Going forward, according to the US Fed statement, the latest FOMC dot plot suggests no further FFR cuts this year, any possibly in 2020. This differs slightly to the previous FOMC dot plot in June, when it projected no policy changes in 2019 but one rate cut in 2020. Nevertheless, we believe the decision on the future direction of the target federal funds rate will be data dependent, especially on the state of the US economic performance. We believe the Fed’s latest decision to cut rates was an “insurance cut” as recent economic indicators have been mixed, such as US retail sales, which rose more than expected by 0.4% mom in August (0.8% mom in July). However, in the US job market, nonfarm payrolls slowed to 130k in August, down from 159k in July, its slowest increase since May 2019.

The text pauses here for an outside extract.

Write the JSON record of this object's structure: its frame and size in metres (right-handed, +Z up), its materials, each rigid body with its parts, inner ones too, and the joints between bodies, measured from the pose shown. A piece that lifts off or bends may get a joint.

Although a significant slowdown is not apparent yet in the US economy, we believe that if incoming economic releases continue to signal an across the board economic slowdown, this may prompt the US Fed to cut its FFR further. We also expect the US Fed to monitor the developments of the trade talks between US and China as well as other external events such as Brexit and geopolitical risks. Currently, there are no guidance given on the possible resumption plan of an expansion in US Fed’s balance sheet (i.e QE), despite intervention in repo market. The remaining FOMC meetings in 2019 will be on 29-30 October and 10-11 December 2019. Going into 2020, we expect the US Fed’s decision on the future monetary stance to be tilted towards more easing, possibly another 50bps FFR cut in 1H2020.